GORE: And as for the other decision yesterday, everybody knew from the start that that was going to be ultimately decided by the Florida Supreme Court.
QUESTION: Do the votes in Seminole and Martin County count, the absentee ballots?
GORE: Well, there were more than enough votes to make the difference that were apparently thrown into -- the applications for ballots were thrown into the trash can by the supervisor of elections there, apparently, even though they were missing the same number that the Republican Party workers were allowed to come in and fix the other applications with.
So I don't want to speculate on what remedy might be. I'm not a party to that case or the Martin County case.
But more than enough votes were potentially taken away from Democrats, because they were not given the same access that Republicans were. Remember, according to what's come out in that case -- again, I'm not a party to it, but I've read about it.
Apparently the Democratic Party chair was denied the opportunity to even look at the list of applications, whereas the Republican Party workers were allowed to roam around unsupervised inside the office, and bring their computers in, and fix all of the valid applications for one side even as the Democrats were denied an opportunity to come in, denied a chance to even look at the applications and those applications were thrown out.
GORE: Now, that doesn't seem fair to me.
And apparently in Martin County, they were able to go in and take all the applications home with them.
So, you know, that's a...
QUESTION: ... talk about the black votes being discounted there?
GORE: Excuse me, say that -- what?
QUESTION: The black votes that were discounted.
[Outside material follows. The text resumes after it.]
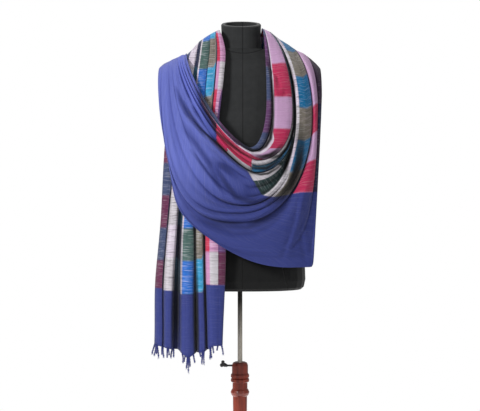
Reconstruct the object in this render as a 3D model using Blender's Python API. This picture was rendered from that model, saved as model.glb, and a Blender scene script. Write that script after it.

Wasn't Jesse Jackson and the NAACP saying that the black votes were discounted in Florida as well?
GORE: Well, I am very troubled by a lot of the stories that have been reported about a roadblock on the way to one precinct, questions raised about various activities there. I do not have a personal or firsthand knowledge of those events. But whenever there are problems of that kind alleged, they are deserving of attention.
QUESTION: Will you meet with Jesse Jackson...
GORE: I talk with him regularly, of course. And I have worked with him closely.
GORE: I have spoken with Kweisi Mfume and Julian Bond. Penda Hair, who is a head of the effort by the NAACP against voter suppression, has been in touch with our people.
But I have no knowledge of those activities. I want to say to you clearly that, in my opinion, whenever you have allegations of those kind, that is a mater that the entire country ought to take seriously. They are not part of the ongoing court action, and I don't want to mislead you on that, but I certainty want you to know that I think that they're serious allegations.
QUESTION: ... you are not party to the suits in Seminole and Martin counties, but how will what happens there affect your decision to continue or to concede?
GORE: I don't know. I don't know what'll happen there. I think that those two cases are likely to travel the same route as the case that went into Judge Sauls' court and will end up in the Florida Supreme Court.
QUESTION: Will you hang on while that happens?
GORE: Well, look, I'm not going to speculate on what the outcome will be, what the remedy might be, depending on that outcome. Those are hypotheticals on top of hypotheticals, and I'm just not comfortable dealing with a hypothetical like that.
I do think that it's likely that all of the current controversies will end up being resolved, one way or another, in the Florida Supreme Court. And that's been predicted for a long time now, but...
GORE: Momento. Aqui.
QUESTION: Thank you. Gracias. What do you make of the fact, sir, that the American people don't seem to be outraged that not all the ballots have been counted?
GORE: Well, actually, you know, I spent a lot of time debunking the importance of public opinion polls. Every once in a while, I see one that I like.
One of them that caught my eye recently indicated that, by a very solid majority, the American people believe that every single vote that is legally cast should be counted and not just arbitrarily not be counted.
And the votes in Miami-Dade County, for example, deserve to be looked at and counted. And I think there is a very strong feeling among the American people that that ought to happen.
Thank you all very much. Appreciate it.